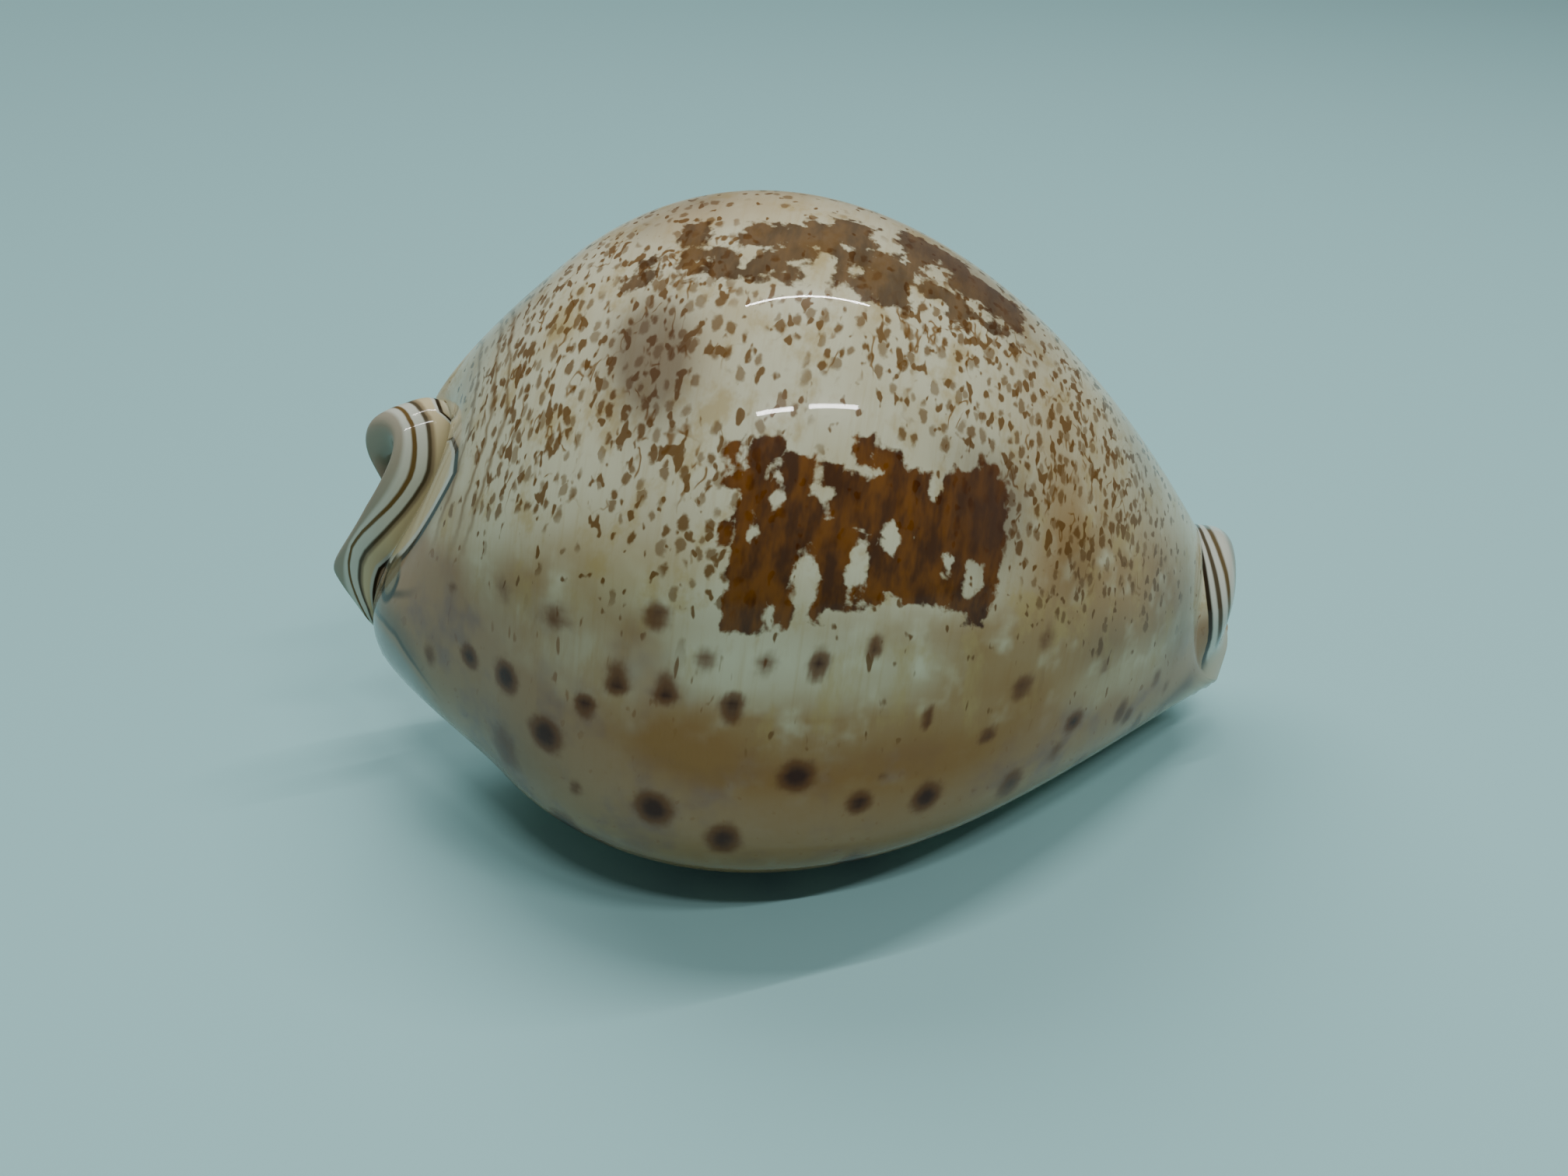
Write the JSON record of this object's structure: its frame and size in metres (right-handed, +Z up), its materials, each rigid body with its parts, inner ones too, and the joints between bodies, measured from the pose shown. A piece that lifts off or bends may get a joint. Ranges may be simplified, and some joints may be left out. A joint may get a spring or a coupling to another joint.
{
  "type": "cowrie shell",
  "caption": "Egg-shaped hollow sea-snail shell with a toothed slot along its base and a drawn-out collar at each end; rests on the flat of its base.",
  "frame": {"origin": "Centre of the bounding box in X and Y, on the plane that the shell rests on.", "axes": "+X towards the front end of the shell, +Y towards the side of the inner (columellar) lip, +Z up. The shell leans as it naturally lies: its back tips a little towards -Y and its rear end is raised."},
  "size_m": [0.0886, 0.0486, 0.0569],
  "materials": {
    "shell": "glossy natural porcelain, cream and chestnut with dark spots on its margin and dark stripes round both ends"
  },
  "bodies": {
    "root": {"shell": "shell"}
  },
  "joints": []
}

### Exercise:
Using the data above, output each line exactly.

### Final result:
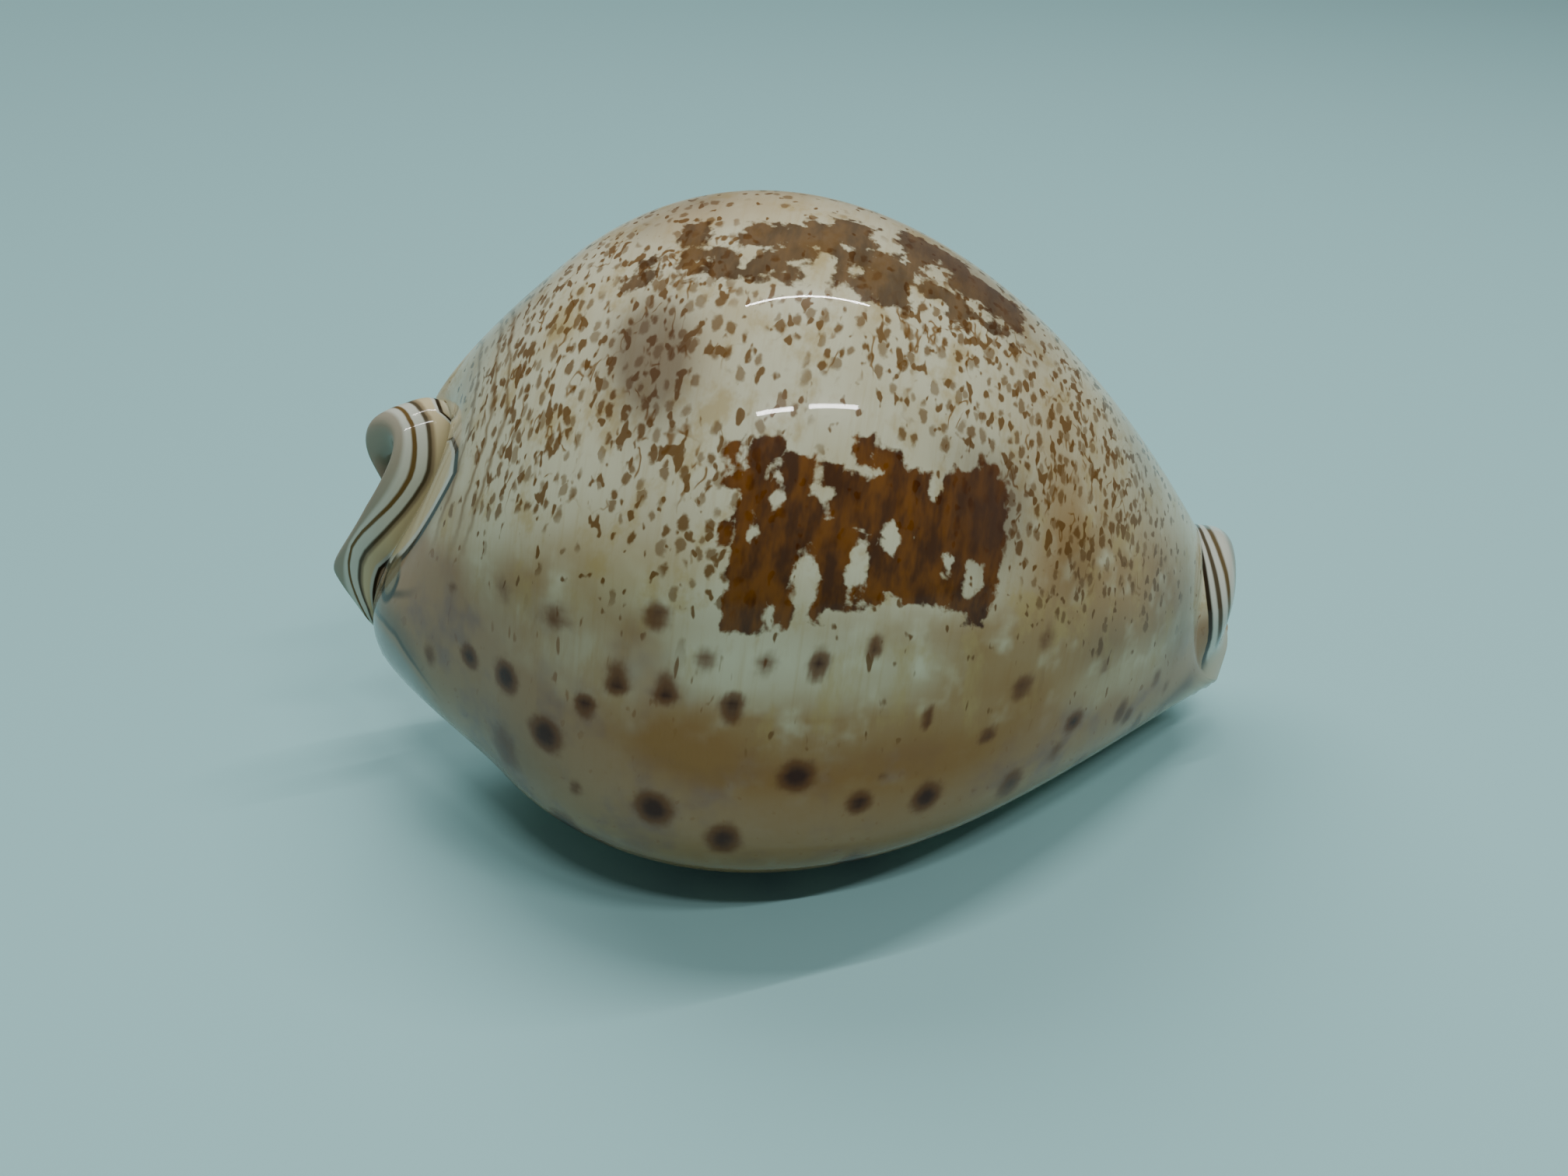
Write the JSON record of this object's structure: its frame and size in metres (right-handed, +Z up), its materials, each rigid body with its parts, inner ones too, and the joints between bodies, measured from the pose shown. A piece that lifts off or bends may get a joint. Ranges may be simplified, and some joints may be left out. A joint may get a spring or a coupling to another joint.
{
  "type": "cowrie shell",
  "caption": "Egg-shaped hollow sea-snail shell with a toothed slot along its base and a drawn-out collar at each end; rests on the flat of its base.",
  "frame": {"origin": "Centre of the bounding box in X and Y, on the plane that the shell rests on.", "axes": "+X towards the front end of the shell, +Y towards the side of the inner (columellar) lip, +Z up. The shell leans as it naturally lies: its back tips a little towards -Y and its rear end is raised."},
  "size_m": [0.0886, 0.0486, 0.0569],
  "materials": {
    "shell": "glossy natural porcelain, cream and chestnut with dark spots on its margin and dark stripes round both ends"
  },
  "bodies": {
    "root": {"shell": "shell"}
  },
  "joints": []
}